Direction:
Search the data for the word "this" and copy every line that contains it.

Data lines:
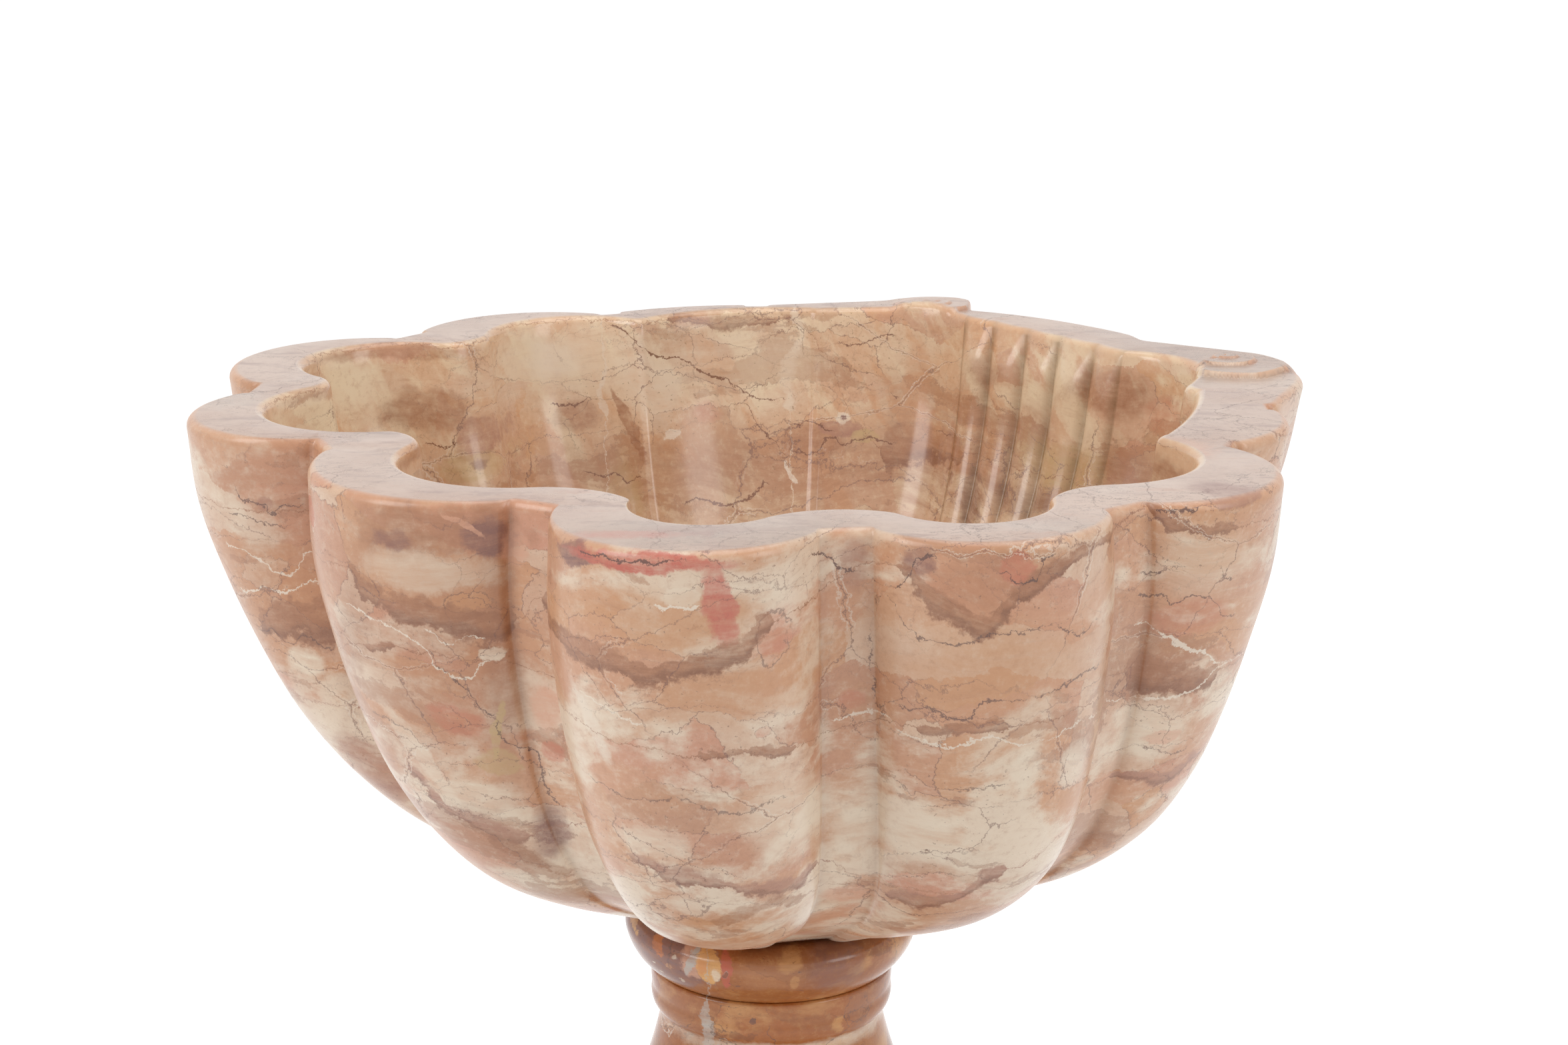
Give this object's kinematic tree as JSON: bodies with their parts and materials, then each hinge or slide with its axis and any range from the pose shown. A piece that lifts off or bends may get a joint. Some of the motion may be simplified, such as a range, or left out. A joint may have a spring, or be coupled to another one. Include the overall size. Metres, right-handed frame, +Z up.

--

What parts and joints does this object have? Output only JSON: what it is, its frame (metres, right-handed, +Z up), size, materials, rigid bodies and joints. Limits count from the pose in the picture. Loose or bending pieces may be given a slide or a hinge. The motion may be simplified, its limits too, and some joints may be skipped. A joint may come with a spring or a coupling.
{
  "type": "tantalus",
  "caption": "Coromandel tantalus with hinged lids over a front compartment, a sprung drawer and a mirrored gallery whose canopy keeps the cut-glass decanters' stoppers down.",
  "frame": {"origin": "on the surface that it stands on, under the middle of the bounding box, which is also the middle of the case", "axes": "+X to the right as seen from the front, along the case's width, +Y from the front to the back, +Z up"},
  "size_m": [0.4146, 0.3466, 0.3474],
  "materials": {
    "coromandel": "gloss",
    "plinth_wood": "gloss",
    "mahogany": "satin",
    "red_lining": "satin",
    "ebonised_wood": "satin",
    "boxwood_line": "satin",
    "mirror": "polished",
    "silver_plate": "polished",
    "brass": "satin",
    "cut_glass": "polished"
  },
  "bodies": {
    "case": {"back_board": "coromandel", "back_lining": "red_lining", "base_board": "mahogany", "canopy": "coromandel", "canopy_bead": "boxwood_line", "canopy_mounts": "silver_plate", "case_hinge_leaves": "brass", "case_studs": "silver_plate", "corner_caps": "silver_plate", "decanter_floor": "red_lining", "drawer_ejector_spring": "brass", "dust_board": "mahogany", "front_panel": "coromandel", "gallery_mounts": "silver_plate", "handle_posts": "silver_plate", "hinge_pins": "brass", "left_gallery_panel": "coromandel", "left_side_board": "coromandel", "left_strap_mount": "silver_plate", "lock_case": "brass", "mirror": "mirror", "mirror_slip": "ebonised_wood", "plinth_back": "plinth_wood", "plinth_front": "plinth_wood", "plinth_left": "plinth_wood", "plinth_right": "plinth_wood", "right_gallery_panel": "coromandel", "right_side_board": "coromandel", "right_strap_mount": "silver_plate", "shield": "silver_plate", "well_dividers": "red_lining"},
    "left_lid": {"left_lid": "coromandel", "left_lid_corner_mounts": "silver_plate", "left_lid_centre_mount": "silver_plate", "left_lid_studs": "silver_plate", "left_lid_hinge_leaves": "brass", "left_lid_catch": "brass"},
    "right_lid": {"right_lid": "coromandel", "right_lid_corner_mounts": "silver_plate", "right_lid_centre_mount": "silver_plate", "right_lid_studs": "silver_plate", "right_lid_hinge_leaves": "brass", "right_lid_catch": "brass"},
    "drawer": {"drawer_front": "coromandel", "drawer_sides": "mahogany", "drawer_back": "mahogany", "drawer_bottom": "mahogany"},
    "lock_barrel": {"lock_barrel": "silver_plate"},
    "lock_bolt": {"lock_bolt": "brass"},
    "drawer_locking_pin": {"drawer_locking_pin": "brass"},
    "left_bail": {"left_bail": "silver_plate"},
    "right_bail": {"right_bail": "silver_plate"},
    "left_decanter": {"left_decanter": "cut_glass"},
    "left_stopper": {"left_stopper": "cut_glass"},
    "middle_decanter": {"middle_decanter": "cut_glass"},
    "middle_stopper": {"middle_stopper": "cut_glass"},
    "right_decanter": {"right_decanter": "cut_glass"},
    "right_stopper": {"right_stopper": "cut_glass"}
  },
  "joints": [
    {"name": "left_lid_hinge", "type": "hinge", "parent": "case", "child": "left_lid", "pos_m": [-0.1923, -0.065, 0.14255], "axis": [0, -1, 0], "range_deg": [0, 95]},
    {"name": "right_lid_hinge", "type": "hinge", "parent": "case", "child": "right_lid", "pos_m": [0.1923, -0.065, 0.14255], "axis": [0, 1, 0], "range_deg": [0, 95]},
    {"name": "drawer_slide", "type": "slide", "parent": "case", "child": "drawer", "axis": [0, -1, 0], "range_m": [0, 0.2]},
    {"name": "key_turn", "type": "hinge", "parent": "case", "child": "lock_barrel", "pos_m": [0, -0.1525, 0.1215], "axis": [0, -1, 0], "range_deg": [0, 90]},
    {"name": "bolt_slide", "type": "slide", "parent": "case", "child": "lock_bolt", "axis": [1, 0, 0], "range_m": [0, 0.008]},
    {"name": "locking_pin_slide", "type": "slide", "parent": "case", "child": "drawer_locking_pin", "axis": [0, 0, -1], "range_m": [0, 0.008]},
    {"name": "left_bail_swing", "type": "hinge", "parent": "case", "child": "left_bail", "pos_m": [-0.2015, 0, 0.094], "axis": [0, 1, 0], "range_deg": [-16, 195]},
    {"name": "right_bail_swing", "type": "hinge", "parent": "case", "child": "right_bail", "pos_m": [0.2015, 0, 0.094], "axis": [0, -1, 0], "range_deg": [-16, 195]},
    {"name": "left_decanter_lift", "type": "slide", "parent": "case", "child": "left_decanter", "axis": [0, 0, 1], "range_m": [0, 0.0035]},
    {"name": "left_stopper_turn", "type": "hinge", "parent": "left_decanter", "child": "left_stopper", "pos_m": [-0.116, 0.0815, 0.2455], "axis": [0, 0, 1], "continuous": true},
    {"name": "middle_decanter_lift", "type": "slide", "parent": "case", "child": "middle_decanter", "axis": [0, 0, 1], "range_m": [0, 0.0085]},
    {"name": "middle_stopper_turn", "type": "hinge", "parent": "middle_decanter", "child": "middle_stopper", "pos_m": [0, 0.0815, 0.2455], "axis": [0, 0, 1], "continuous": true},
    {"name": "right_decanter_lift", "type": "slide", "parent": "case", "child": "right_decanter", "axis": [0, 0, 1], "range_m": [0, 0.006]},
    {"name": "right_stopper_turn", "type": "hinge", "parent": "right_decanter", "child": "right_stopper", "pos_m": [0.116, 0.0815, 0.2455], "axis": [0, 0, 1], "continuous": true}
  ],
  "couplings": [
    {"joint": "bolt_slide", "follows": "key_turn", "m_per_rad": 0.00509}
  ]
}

...

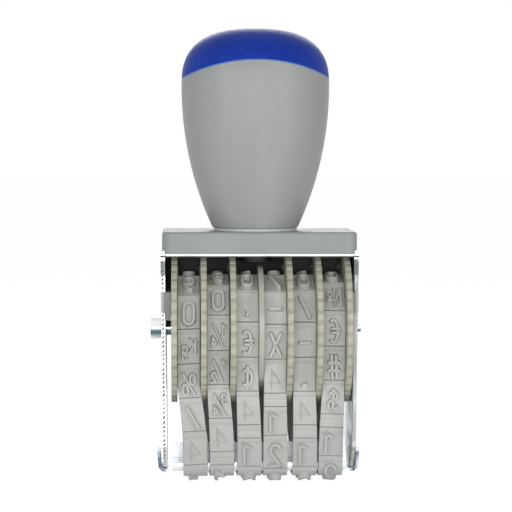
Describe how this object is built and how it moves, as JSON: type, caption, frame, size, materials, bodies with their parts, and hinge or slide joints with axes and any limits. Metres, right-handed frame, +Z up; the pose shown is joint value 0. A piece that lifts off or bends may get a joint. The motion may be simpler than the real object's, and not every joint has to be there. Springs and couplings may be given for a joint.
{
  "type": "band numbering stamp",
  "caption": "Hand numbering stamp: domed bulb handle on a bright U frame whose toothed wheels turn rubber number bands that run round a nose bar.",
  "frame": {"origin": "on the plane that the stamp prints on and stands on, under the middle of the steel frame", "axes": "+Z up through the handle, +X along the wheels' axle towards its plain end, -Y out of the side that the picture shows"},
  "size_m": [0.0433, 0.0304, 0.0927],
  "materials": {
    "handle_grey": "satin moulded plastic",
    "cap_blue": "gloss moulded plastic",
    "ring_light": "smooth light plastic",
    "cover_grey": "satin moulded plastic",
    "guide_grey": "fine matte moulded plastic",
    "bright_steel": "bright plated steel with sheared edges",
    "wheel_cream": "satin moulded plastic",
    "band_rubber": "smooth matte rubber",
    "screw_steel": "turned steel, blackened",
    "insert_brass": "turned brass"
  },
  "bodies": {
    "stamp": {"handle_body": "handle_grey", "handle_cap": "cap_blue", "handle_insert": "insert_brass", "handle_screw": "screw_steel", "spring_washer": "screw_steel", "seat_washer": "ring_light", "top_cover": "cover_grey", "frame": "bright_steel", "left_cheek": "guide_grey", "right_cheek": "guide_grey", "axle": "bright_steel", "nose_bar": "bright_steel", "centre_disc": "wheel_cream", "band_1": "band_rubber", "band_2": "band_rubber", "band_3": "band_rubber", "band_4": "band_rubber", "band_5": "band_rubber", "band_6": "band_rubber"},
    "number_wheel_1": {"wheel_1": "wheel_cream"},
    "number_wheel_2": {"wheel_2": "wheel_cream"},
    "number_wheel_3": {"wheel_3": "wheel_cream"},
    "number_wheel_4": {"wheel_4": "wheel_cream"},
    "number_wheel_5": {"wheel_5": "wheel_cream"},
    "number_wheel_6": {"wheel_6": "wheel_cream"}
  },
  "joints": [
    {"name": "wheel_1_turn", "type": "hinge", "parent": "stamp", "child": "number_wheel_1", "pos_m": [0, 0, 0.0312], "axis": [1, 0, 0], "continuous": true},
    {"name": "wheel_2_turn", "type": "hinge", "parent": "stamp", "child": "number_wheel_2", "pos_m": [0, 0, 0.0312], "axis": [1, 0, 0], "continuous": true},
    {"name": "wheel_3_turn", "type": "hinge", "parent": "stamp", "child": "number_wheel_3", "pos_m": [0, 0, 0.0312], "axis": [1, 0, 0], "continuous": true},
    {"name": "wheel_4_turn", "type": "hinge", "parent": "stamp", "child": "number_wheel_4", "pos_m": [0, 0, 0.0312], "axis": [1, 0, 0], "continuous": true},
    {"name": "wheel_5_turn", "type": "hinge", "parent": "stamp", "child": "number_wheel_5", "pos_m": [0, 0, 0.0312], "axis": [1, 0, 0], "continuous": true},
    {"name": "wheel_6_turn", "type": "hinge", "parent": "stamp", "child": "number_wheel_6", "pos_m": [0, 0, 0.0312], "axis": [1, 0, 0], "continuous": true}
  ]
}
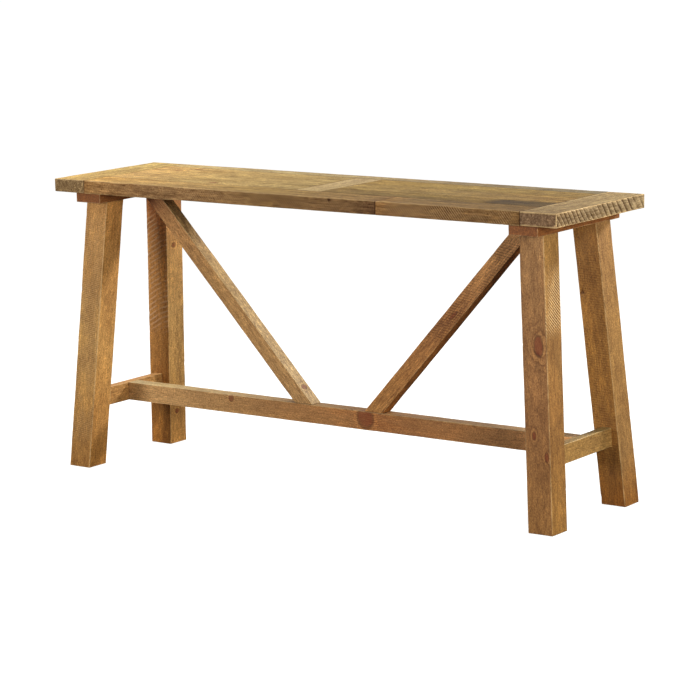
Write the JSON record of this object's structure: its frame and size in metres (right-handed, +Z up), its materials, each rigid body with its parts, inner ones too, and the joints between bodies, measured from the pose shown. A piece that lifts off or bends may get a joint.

Output below:
Give this object's kinematic tree as JSON: bodies with their parts and materials, then each hinge or slide with its axis and any range from the pose shown. A piece that lifts off or bends may get a joint. Some of the motion may be simplified, such as a range, or left out. A joint may have a spring, or be coupled to another one. Include the overall size. Metres, right-handed frame, +Z up.
What parts and joints does this object have? Output only JSON: what it is, its frame (metres, right-handed, +Z up), size, materials, rigid bodies and joints. Limits count from the pose in the picture. Loose or bending pieces may be given a slide or a hinge. The motion may be simplified, its limits too, and some joints may be skipped. A joint may come with a spring or a coupling.
Describe how this object is built and how it moves, as JSON: type, caption, frame, size, materials, bodies with their parts, and hinge or slide joints with axes and any limits. Metres, right-handed frame, +Z up; the pose shown is joint value 0. A piece that lifts off or bends may get a joint. The motion may be simpler than the real object's, and not every joint has to be there. Springs and couplings may be given for a joint.
Write the JSON record of this object's structure: its frame and size in metres (right-handed, +Z up), its materials, each rigid body with its parts, inner ones too, and the joints between bodies, measured from the pose shown. A piece that lifts off or bends may get a joint.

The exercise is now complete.